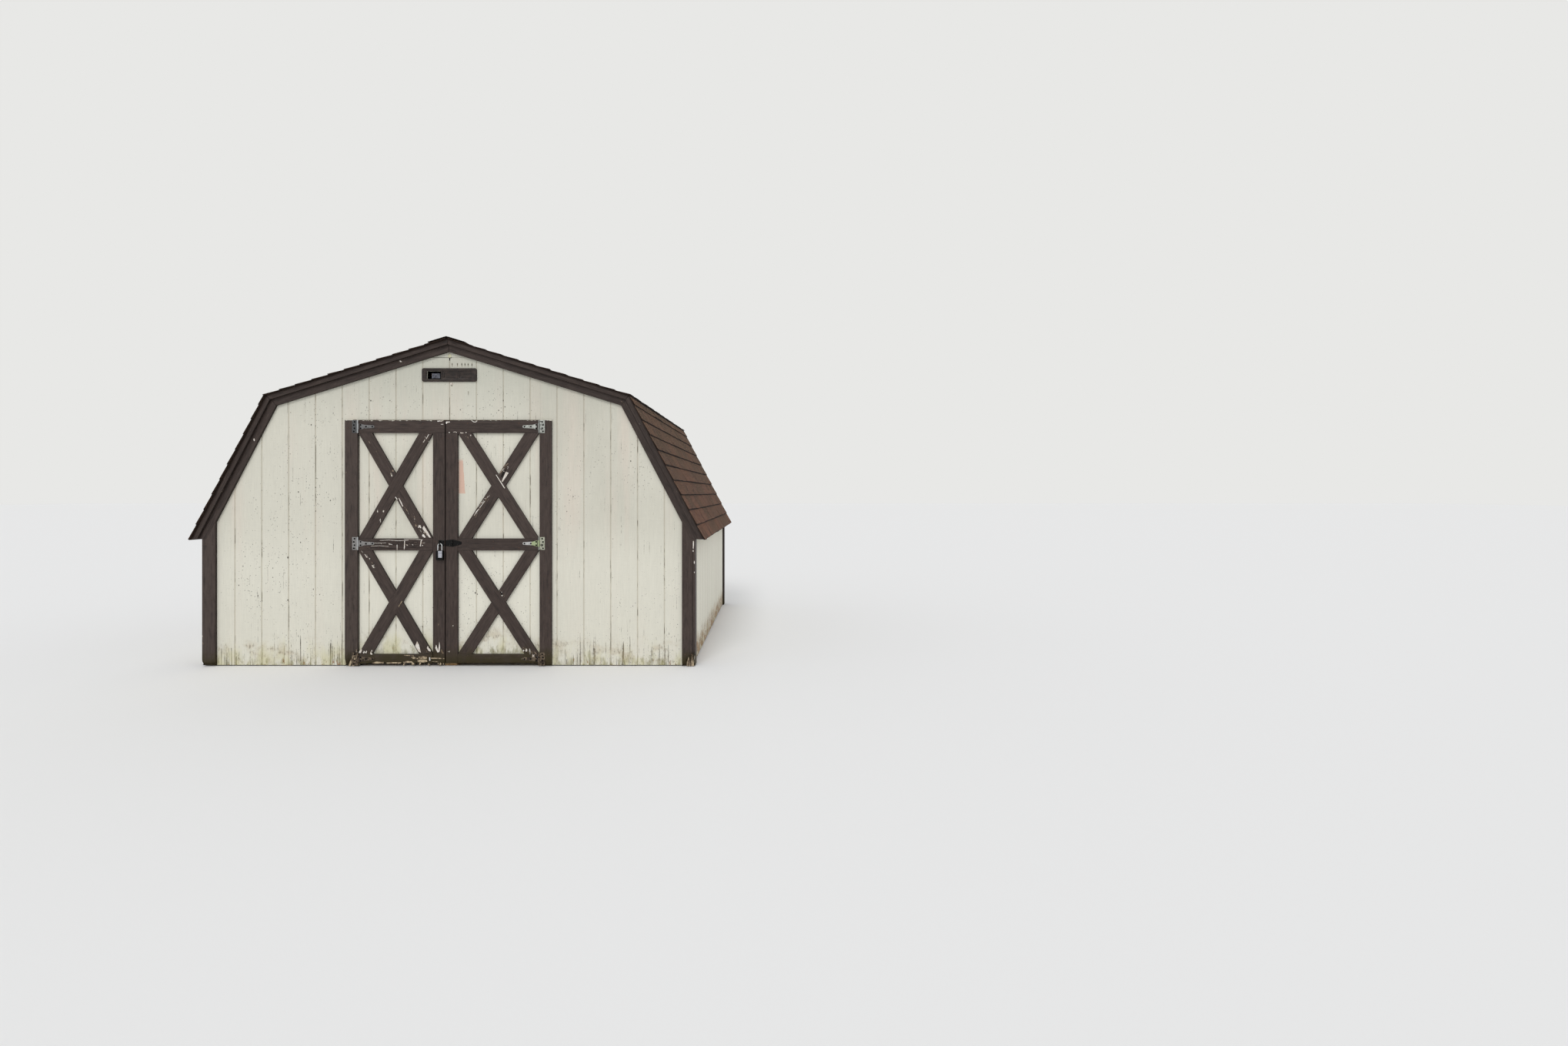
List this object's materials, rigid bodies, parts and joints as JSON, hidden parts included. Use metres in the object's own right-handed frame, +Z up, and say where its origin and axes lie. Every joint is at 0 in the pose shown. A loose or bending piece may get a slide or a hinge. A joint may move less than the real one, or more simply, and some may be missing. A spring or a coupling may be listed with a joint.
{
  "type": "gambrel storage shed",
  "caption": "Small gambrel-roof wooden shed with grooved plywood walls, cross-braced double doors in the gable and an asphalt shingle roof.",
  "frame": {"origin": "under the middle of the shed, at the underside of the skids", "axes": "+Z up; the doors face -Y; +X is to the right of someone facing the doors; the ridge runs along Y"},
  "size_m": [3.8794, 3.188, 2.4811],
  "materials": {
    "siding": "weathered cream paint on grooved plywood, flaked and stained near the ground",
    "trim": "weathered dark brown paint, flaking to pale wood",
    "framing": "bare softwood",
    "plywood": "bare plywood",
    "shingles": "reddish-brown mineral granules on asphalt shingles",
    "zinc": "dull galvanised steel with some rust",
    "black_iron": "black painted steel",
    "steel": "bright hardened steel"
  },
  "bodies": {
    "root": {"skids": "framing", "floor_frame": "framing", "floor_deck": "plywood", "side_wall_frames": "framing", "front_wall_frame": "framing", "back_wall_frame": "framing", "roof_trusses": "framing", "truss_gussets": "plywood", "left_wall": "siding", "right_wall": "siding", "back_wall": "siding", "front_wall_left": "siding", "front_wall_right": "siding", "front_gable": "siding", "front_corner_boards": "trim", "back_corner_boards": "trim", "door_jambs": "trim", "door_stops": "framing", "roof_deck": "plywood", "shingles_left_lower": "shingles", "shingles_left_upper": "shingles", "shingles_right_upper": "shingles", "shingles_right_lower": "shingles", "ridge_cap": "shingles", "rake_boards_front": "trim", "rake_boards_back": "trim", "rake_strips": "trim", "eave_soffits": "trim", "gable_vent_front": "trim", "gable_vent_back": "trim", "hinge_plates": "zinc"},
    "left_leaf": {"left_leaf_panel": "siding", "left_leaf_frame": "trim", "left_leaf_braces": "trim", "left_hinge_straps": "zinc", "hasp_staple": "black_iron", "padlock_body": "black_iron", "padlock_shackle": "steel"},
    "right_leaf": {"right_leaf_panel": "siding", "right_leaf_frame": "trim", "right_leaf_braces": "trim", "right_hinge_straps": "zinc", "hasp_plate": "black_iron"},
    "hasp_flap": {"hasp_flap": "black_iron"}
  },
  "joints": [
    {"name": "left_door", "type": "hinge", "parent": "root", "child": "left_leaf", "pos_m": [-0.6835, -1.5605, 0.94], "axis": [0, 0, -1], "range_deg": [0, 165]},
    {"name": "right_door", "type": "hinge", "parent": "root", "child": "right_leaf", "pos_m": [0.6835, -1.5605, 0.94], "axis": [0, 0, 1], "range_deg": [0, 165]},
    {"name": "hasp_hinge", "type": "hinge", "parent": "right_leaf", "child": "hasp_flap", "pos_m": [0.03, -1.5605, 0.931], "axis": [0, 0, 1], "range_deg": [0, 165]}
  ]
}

= = = =

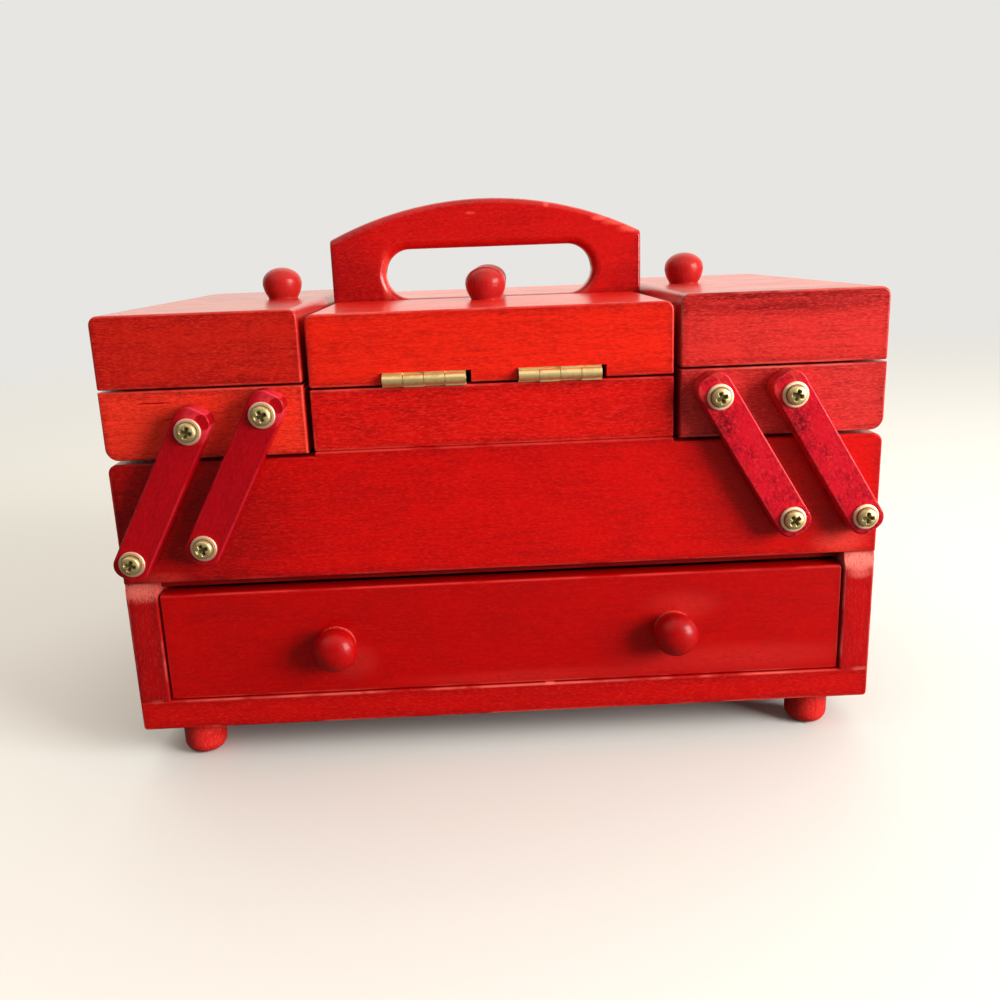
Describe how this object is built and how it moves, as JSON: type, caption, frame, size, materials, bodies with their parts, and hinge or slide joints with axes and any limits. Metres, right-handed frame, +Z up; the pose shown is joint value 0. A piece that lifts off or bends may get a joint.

= = = =

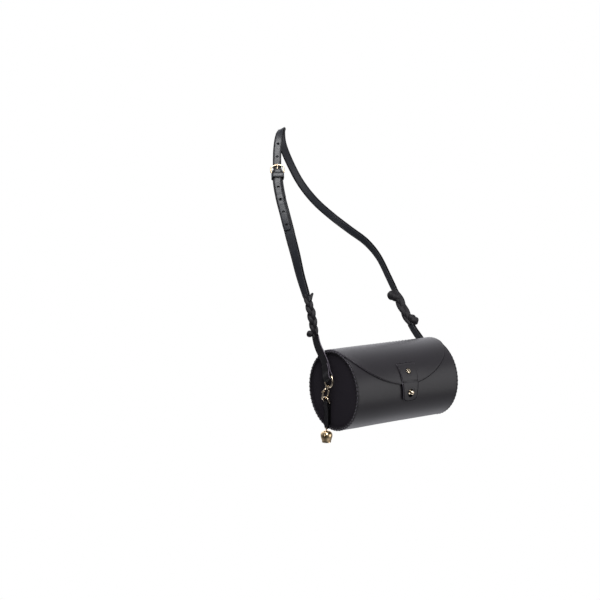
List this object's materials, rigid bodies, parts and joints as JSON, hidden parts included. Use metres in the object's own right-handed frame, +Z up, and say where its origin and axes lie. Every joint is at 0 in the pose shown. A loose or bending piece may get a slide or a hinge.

= = = =

■ **SET PROBLEM**: Copy every line of the records above that contains "caption".

■ **CORRECT RESULT**:
  "caption": "Small gambrel-roof wooden shed with grooved plywood walls, cross-braced double doors in the gable and an asphalt shingle roof.",
Describe how this object is built and how it moves, as JSON: type, caption, frame, size, materials, bodies with their parts, and hinge or slide joints with axes and any limits. Metres, right-handed frame, +Z up; the pose shown is joint value 0. A piece that lifts off or bends may get a joint.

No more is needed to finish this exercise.